De gauche à droite : Nina, Cortex et Crash. Une belle équipe de bras cassés...
Le niveau de Nina s'achève par une mémorable poursuite par... un bus scolaire.

Alors, trois personnages pour trois fois plus de variété ? Eh bien, en réalité, si le jeu est certes très varié, le nombre de personnages n'en est pas forcément la raison principale. Car outre ses nombreuses phases de plateforme pure, certains niveaux de Twinsanty proposent des séquences mémorables permettant d'éviter que l'ennui ne pointe le bout de son nez.
Un petit éventail s'impose : par exemple, on a le droit à un passage vu de côté où l'objectif est de dégager un chemin pour un Cortex inarrêtable car poursuivi par un ours tandis que Crash est situé sur un autre plan. Un rare exemple de mission d'escorte ludiquement intéressante ! Dans le niveau précédent, quand Crash et Cortex se lancent dans une lutte digne d'un cartoon, les deux protagonistes forment une « boule » : comprenez que l'on a maintenant affaire à un Super Monkey Ball où l'on contrôlerait directement la sphère. Dernier exemple notable, où le pauvre Cortex se fait - une fois n'est pas coutume - humilier : durant certaines séquences, ce dernier va tout simplement servir de snowboard (!) au bandicoot !

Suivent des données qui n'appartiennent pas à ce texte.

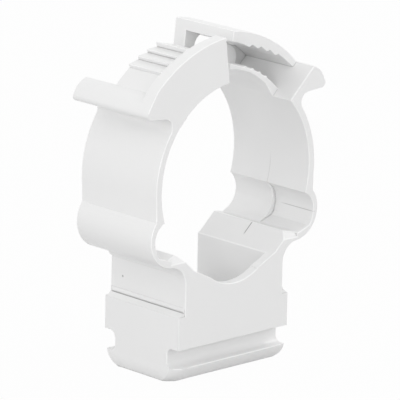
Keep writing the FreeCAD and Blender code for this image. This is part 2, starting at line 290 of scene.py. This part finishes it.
def mould_marks(nodes, place):
    """Where the mould's halves meet inside the ring, the bulges and the seat, and the gate's dot."""
    split = nodes.add("ShaderNodeSeparateXYZ")
    nodes.join(place, split.inputs[0])
    x, y, z = split.outputs
    side = nodes.math("ABSOLUTE", x)
    measures = {
        "x": x,
        "y": y,
        "z": z,
        "side": side,
        "ring": nodes.distance(x, z, (0.0, RING_HEIGHT)),
        "bulge": nodes.distance(side, z, (BULGE_REACH, BULGE_HEIGHT)),
        "gate": nodes.distance(y, z, (GATE_DEPTH, GATE_HEIGHT)),
    }
    marks = None
    for strength, bands in MARKS.values():
        mark = strength
        for measure, (centre, half_width) in bands.items():
            mark = nodes.math("MULTIPLY", nodes.near(measures[measure], centre, half_width), mark)
        marks = mark if marks is None else nodes.math("MAXIMUM", marks, mark)
    return marks


def tight_corners(nodes):
    """How dark the shade in a tight corner is."""
    corner = nodes.add("ShaderNodeAmbientOcclusion", samples=CORNER_SAMPLES)
    corner.inputs["Distance"].default_value = CORNER_REACH
    return nodes.mapped(corner.outputs["AO"], CORNER_OPENING, (0.0, CORNER_SHADE), "SMOOTHSTEP")


def clip_plastic():
    """White moulded plastic: satin, with faint flow and the mould's parting lines."""
    material = bpy.data.materials.new("clip_plastic")
    material.use_nodes = True
    nodes = Nodes(material.node_tree)
    place = nodes.add("ShaderNodeTexCoord").outputs["Object"]

    flow = nodes.add("ShaderNodeTexNoise")
    nodes.join(place, flow.inputs["Vector"])
    flow.inputs["Scale"].default_value = FLOW_SCALE
    flow.inputs["Detail"].default_value = FLOW_DETAIL
    gloss = nodes.mapped(flow.outputs["Fac"], (0.0, 1.0), ROUGHNESS)

    marks = mould_marks(nodes, place)
    bump = nodes.add("ShaderNodeBump")
    bump.inputs["Strength"].default_value = BUMP_STRENGTH
    bump.inputs["Distance"].default_value = BUMP_HEIGHT
    nodes.join(nodes.math("MULTIPLY", marks, -MARK_DEPTH), bump.inputs["Height"])

    edge = nodes.add("ShaderNodeAttribute", attribute_name="rounded_edge")
    shade = nodes.math("MAXIMUM", nodes.math("MULTIPLY", marks, MARK_SHADE), tight_corners(nodes))
    colour = nodes.blended(flow.outputs["Fac"], *PLASTIC_TINTS)
    colour = nodes.blended(edge.outputs["Fac"], colour, EDGE_TINT)
    colour = nodes.blended(shade, colour, MARK_TINT)

    shader = nodes.add("ShaderNodeBsdfPrincipled")
    nodes.join(colour, shader.inputs["Base Color"])
    nodes.join(gloss, shader.inputs["Roughness"])
    nodes.join(bump.outputs["Normal"], shader.inputs["Normal"])
    shader.inputs["IOR"].default_value = REFRACTION
    out = nodes.add("ShaderNodeOutputMaterial")
    nodes.join(shader.outputs[0], out.inputs["Surface"])
    return material


def applied(obj, name):
    """A new object whose mesh is the given one with its modifiers applied."""
    graph = bpy.context.evaluated_depsgraph_get()
    mesh = bpy.data.meshes.new_from_object(obj.evaluated_get(graph))
    mesh.name = name
    result = bpy.data.objects.new(name, mesh)
    bpy.context.scene.collection.objects.link(result)
    return result


def both_ends(edge, is_there):
    """Whether both ends of an edge pass a test of their place."""
    return all(is_there(*end.co) for end in edge.verts)


def is_rounded(edge):
    """Whether an edge is a sharp outer one, and none of those left sharp."""
    if len(edge.link_faces) != 2 or not edge.is_convex or edge.calc_face_angle() <= EDGE_ANGLE:
        return False
    on_step = both_ends(edge, lambda x, y, z: abs(y) < STEP_REACH and z < STEP_TOP)
    on_shoulder = both_ends(edge, lambda x, y, z: abs(x) > SHOULDER_SIDE and SHOULDER_LOW < z < SHOULDER_HIGH)
    on_tip = both_ends(edge, lambda x, y, z: abs(x) > TIP_SIDE and z > STEP_TOP)
    length = edge.calc_length()
    is_short = on_tip and length < SHORTEST
    is_narrow = min(face.calc_area() / length for face in edge.link_faces) < NARROWEST
    return not (on_step or on_shoulder or is_short or is_narrow)


def welded(node):
    """The node's shape with its points joined and flat faces whole, its edges' rounding and its surface."""
    shape = bmesh.new()
    shape.from_mesh(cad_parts[node].data)
    bmesh.ops.remove_doubles(shape, verts=shape.verts, dist=WELD)
    surface = BVHTree.FromBMesh(shape)
    flat_edges = [edge for edge in shape.edges if edge.calc_face_angle(math.pi) < FLAT_ANGLE]
    bmesh.ops.dissolve_limit(shape, angle_limit=FLAT_ANGLE, verts=[], edges=flat_edges)
    rounding = shape.edges.layers.float.new("bevel_weight_edge")
    for edge in shape.edges:
        edge[rounding] = float(is_rounded(edge))
        edge.smooth = edge.calc_face_angle(0.0) < EDGE_ANGLE
    return shape, rounding, surface


def rounded(shape, name):
    """A new object with the shape's marked edges rounded, in a slot of their own."""
    mesh = bpy.data.meshes.new(name + "_work")
    shape.to_mesh(mesh)
    for face in mesh.polygons:
        face.use_smooth = abs(face.normal.y) < FLAT_FRONT
    for _ in range(EDGE_SLOT + 1):
        mesh.materials.append(None)
    work = bpy.data.objects.new(name + "_work", mesh)
    bpy.context.scene.collection.objects.link(work)
    bevel = work.modifiers.new("rounding", "BEVEL")
    bevel.limit_method = "WEIGHT"
    bevel.width = EDGE_ROUND
    bevel.segments = EDGE_SEGMENTS
    bevel.use_clamp_overlap = False
    bevel.miter_outer = "MITER_ARC"
    bevel.material = EDGE_SLOT
    shading = work.modifiers.new("shading", "WEIGHTED_NORMAL")
    shading.keep_sharp = True
    shading.weight = SHADING_WEIGHT
    piece = applied(work, name)
    bpy.data.objects.remove(work)
    return piece


def folded_corners(piece, surface):
    """The corners of the piece's triangles that look the other way from the surface beside them."""
    shape = bmesh.new()
    shape.from_mesh(piece.data)
    bmesh.ops.triangulate(shape, faces=shape.faces)
    corners = []
    for face in shape.faces:
        beside = surface.find_nearest_range(face.calc_center_median(), FOLD_SEARCH)
        if beside and max(hit[1].dot(face.normal) for hit in beside) < FOLDED:
            corners.extend(corner.co.copy() for corner in face.verts)
    shape.free()
    return corners


def passes_near(edge, corners):
    """Whether an edge passes near any of the corners."""
    start, end = (point.co for point in edge.verts)
    for corner in corners:
        share = intersect_point_line(corner, start, end)[1]
        nearest = start.lerp(end, min(1.0, max(0.0, share)))
        if (nearest - corner).length < FOLD_REACH:
            return True
    return False


def mark_rounded_edges(piece):
    """Keeps which faces lie on a rounded edge as an attribute, and puts all faces in one slot."""
    faces = piece.data.polygons
    on_edge = [float(face.material_index == EDGE_SLOT) for face in faces]
    piece.data.attributes.new("rounded_edge", "FLOAT", "FACE").data.foreach_set("value", on_edge)
    faces.foreach_set("material_index", [0] * len(faces))


def softened(node, name):
    """The node's shape with its outer edges rounded a little, where that folds no face over."""
    shape, rounding, surface = welded(node)
    piece = rounded(shape, name)
    for _ in range(TRIES):
        corners = folded_corners(piece, surface)
        if not corners:
            break
        for edge in shape.edges:
            if passes_near(edge, corners):
                edge[rounding] = 0.0
        bpy.data.objects.remove(piece)
        piece = rounded(shape, name)
    shape.free()
    mark_rounded_edges(piece)
    return piece


clip = softened("pipe_clip", "clip")
clip.data.materials.clear()
clip.data.materials.append(clip_plastic())
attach(clip, "root")
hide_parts("pipe_clip")

sky()
floor()
lamps()
camera()

bpy.context.scene.view_settings.view_transform = "Standard"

La phase d'escorte, avec un Cortex poursuivi par un ours. L'essaim d'abeilles qui orne son crâne doit y être pour quelque chose.
C'est plus clair, maintenant ?

C'est donc à un jeu remarquablement varié que nous avons affaire, d'accord. Mais cela aurait été futile si Twinsanity était ampoulé, à la progression pénible et hâchée. Chanceux que nous sommes : la linéarité totalement assumée du jeu lui confèrent un rythme incroyable ; les situations délirantes et les surprises s'enchaînent tout en laissant exister des moments plus calmes permettant de respirer et donc au final d'apprécier davantage les nombreux moments de loufoquerie du jeu. Alors certes, un premier écueil majeur en découle : le jeu est vraiment court, avec seulement quatre hubs de trois longs niveaux chacun. Le boucler n'est donc qu'une affaire d'heures, mais le flow de l'aventure est si bon qu'il n'est pas douloureux d'y revenir.
Le remplissage est en effet aux abonnés absents, et les différentes séquences - malgré les changement de gameplay - sont plutôt homogènes en qualité. Une exception notable concerne les deux séquences de glisse que j'évoquais plus haut : aussi intéressantes soient-elles sur le papier, elles souffrent d'une maniabilité très discutable, et la récolte des six gemmes devient un véritable sacerdoce tant elles requièrent une précision que la maniabilité n'accorde pas. Pour comparer, elles sont presque aussi mauvaises que les séquences similaires de Sonic Adventure, c'est dire ! L'avantage du bandicoot sur le hérisson ? La musique qui l'accompagne, dans les deux cas excellente...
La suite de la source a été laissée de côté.